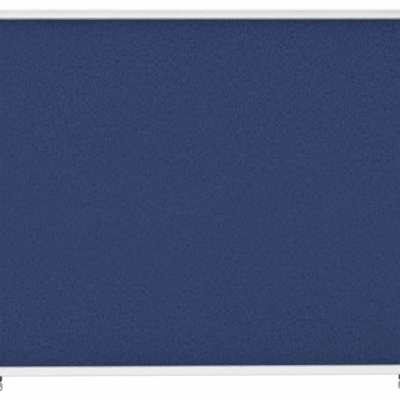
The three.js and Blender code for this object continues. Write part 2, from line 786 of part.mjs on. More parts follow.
function lockHook() {
  const armEnd = hookArmStart + hookArmAngle;
  const tip = hookTipAngle - lockTurn;
  const half = plugNeckSide / 2 + seatGap;
  const hub = new THREE.Shape(arc(0, 0, hookHubRadius, 0, 2 * Math.PI, strutSteps).slice(1));
  hub.holes.push(new THREE.Path(points([[-half, -half], [-half, half], [half, half], [half, -half]])));
  const arm = new THREE.Shape([
    hookPoint(hookHubRadius - rootOverlap, armEnd), hookPoint(hookHubRadius - rootOverlap, hookArmStart),
    ...hookArc(hookOuter, hookArmStart, tip), ...hookArc(hookInner, tip, armEnd),
  ].reverse());
  return joined(slab(hub, hookBottom, hookThickness), slab(arm, hookBottom, hookThickness));
}

function camScrew() {
  const head = hookTop + 2 * seatGap;
  return turnedUpright(points([
    [0, hookTop - camScrewLength], [camScrewRadius, hookTop - camScrewLength], [camScrewRadius, head],
    [camScrewHeadRadius, head], [camScrewHeadRadius, head + camScrewHeadHeight / 2],
    [camScrewHeadRadius - camScrewHeadHeight / 2, head + camScrewHeadHeight],
    [0, head + camScrewHeadHeight],
  ]), strutSteps);
}

function lockCarrier() {
  const front = crownDepth(carrierBottom, doorWall) - slideGap - doorWall / 2;
  const back = hingeDepth + reliefDown(doorRelief + doorWall, carrierBottom) + slideGap;
  const plate = boxBetween(
    new THREE.Vector3(-carrierLength / 2, lockDepth - front, carrierBottom),
    new THREE.Vector3(carrierLength / 2, lockDepth - back, carrierBottom + carrierThickness));
  const boreTop = carrierBottom + carrierThickness + cutOverrun;
  const bore = roundUpright(shankRadius + slideGap, carrierBottom - cutOverrun, boreTop, lockSteps);
  return cut(plate, bore);
}

function strikePlate() {
  const middle = (hookBottom + hookTop) / 2;
  const plate = boxBetween(
    new THREE.Vector3(-strikeLength / 2, flangeFront - strikeThickness, middle - strikeHeight / 2),
    new THREE.Vector3(strikeLength / 2, flangeFront, middle + strikeHeight / 2));
  return cut(plate, hookSlot(flangeFront - strikeThickness, flangeInside)).translate(0, -seatGap, 0);
}

// The key is flat, with its top at the neck; its blade is cut on one side.
function keyOutline() {
  const neckTop = plugFace - slideGap;
  const bowTop = neckTop - keyNeckLength;
  const bowBottom = bowTop - bowHeight;
  const [blade, neck, bow] = [bladeWidth / 2, keyNeckWidth / 2, bowWidth / 2];
  const bladeTop = neckTop + bladeLength;
  const cutStep = bladeLength / (bladeCuts + 1);
  const cuts = [];
  for (let i = bladeCuts; i >= 1; i -= 1) {
    const middle = neckTop + i * cutStep;
    const half = cutStep * bladeCutShare;
    cuts.push([-blade, middle + half], [bladeCutDepth - blade, middle], [-blade, middle - half]);
  }
  return new THREE.Shape([
    ...arc(bow - bowBottomRadius, bowBottom + bowBottomRadius, bowBottomRadius, -Math.PI / 2, 0),
    ...arc(bow - bowTopRadius, bowTop - bowTopRadius, bowTopRadius, 0, Math.PI / 2),
    ...points([
      [neck, bowTop], [neck, neckTop], [blade, neckTop], [blade, bladeTop - bladeCutDepth],
      [0, bladeTop], [-blade, bladeTop - bladeCutDepth], ...cuts, [-blade, neckTop],
      [-neck, neckTop], [-neck, bowTop],
    ]),
    ...arc(bowTopRadius - bow, bowTop - bowTopRadius, bowTopRadius, Math.PI / 2, Math.PI),
    ...arc(bowBottomRadius - bow, bowBottom + bowBottomRadius, bowBottomRadius, Math.PI, 3 * Math.PI / 2),
  ]);
}

function lockKey() {
  const shape = keyOutline();
  const slotEnd = keySlotHeight / 2;
  const slotHalf = keySlotWidth / 2 - slotEnd;
  const slotMiddle = plugFace - slideGap - keyNeckLength - bowHeight + keySlotRise;
  shape.holes.push(new THREE.Path([
    ...arc(slotHalf, slotMiddle, slotEnd, Math.PI / 2, -Math.PI / 2),
    ...arc(-slotHalf, slotMiddle, slotEnd, -Math.PI / 2, -3 * Math.PI / 2),
  ]));
  return panel(shape, keyThickness).translate(0, keyThickness / 2, 0);
}

for (const { name, right } of hands) {
  const lock = groupAt(door, right * lockX, lockDepth, -caseHeight / 2);
  place(lock, `lock_carrier_${name}`, lockCarrier(), corner);
  place(lock, `lock_body_${name}`, lockBody(), lockMetal);
  place(lock, `lock_plug_${name}`, lockPlug(), lockMetal);
  place(lock, `lock_hook_${name}`, lockHook(), steel);
  place(lock, `cam_screw_${name}`, camScrew(), steel);
  place(lock, `key_${name}`, lockKey(), keyMetal);
  const strike = groupAt(part, right * lockX, lockDepth, -caseHeight / 2);
  place(strike, `strike_plate_${name}`, strikePlate(), steel);
}

export default part;
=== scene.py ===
import json
import math
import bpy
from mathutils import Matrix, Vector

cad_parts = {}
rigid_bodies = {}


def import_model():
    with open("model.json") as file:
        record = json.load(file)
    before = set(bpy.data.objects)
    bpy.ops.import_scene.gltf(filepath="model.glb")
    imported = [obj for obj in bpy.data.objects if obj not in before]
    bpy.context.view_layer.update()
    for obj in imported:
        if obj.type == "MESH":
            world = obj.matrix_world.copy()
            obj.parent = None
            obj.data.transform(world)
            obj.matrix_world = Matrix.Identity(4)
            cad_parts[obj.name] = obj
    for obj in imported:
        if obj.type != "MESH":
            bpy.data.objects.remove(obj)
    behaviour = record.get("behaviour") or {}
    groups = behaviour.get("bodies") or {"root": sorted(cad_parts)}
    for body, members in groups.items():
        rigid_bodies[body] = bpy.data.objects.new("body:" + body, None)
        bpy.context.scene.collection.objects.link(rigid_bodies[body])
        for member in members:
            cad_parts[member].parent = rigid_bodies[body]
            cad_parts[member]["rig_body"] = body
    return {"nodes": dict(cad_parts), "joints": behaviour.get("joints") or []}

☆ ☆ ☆

• _Task requirements_
Extract the lines of the preceding material that run from the line with "const shape = keyOutline();" through the line with "bpy.context.scene.collection.objects.link(rigid_bodies[body])", inclusive, reproducing them exactly and adding nothing.

• _Output of the task_
  const shape = keyOutline();
  const slotEnd = keySlotHeight / 2;
  const slotHalf = keySlotWidth / 2 - slotEnd;
  const slotMiddle = plugFace - slideGap - keyNeckLength - bowHeight + keySlotRise;
  shape.holes.push(new THREE.Path([
    ...arc(slotHalf, slotMiddle, slotEnd, Math.PI / 2, -Math.PI / 2),
    ...arc(-slotHalf, slotMiddle, slotEnd, -Math.PI / 2, -3 * Math.PI / 2),
  ]));
  return panel(shape, keyThickness).translate(0, keyThickness / 2, 0);
}

for (const { name, right } of hands) {
  const lock = groupAt(door, right * lockX, lockDepth, -caseHeight / 2);
  place(lock, `lock_carrier_${name}`, lockCarrier(), corner);
  place(lock, `lock_body_${name}`, lockBody(), lockMetal);
  place(lock, `lock_plug_${name}`, lockPlug(), lockMetal);
  place(lock, `lock_hook_${name}`, lockHook(), steel);
  place(lock, `cam_screw_${name}`, camScrew(), steel);
  place(lock, `key_${name}`, lockKey(), keyMetal);
  const strike = groupAt(part, right * lockX, lockDepth, -caseHeight / 2);
  place(strike, `strike_plate_${name}`, strikePlate(), steel);
}

export default part;
=== scene.py ===
import json
import math
import bpy
from mathutils import Matrix, Vector

cad_parts = {}
rigid_bodies = {}


def import_model():
    with open("model.json") as file:
        record = json.load(file)
    before = set(bpy.data.objects)
    bpy.ops.import_scene.gltf(filepath="model.glb")
    imported = [obj for obj in bpy.data.objects if obj not in before]
    bpy.context.view_layer.update()
    for obj in imported:
        if obj.type == "MESH":
            world = obj.matrix_world.copy()
            obj.parent = None
            obj.data.transform(world)
            obj.matrix_world = Matrix.Identity(4)
            cad_parts[obj.name] = obj
    for obj in imported:
        if obj.type != "MESH":
            bpy.data.objects.remove(obj)
    behaviour = record.get("behaviour") or {}
    groups = behaviour.get("bodies") or {"root": sorted(cad_parts)}
    for body, members in groups.items():
        rigid_bodies[body] = bpy.data.objects.new("body:" + body, None)
        bpy.context.scene.collection.objects.link(rigid_bodies[body])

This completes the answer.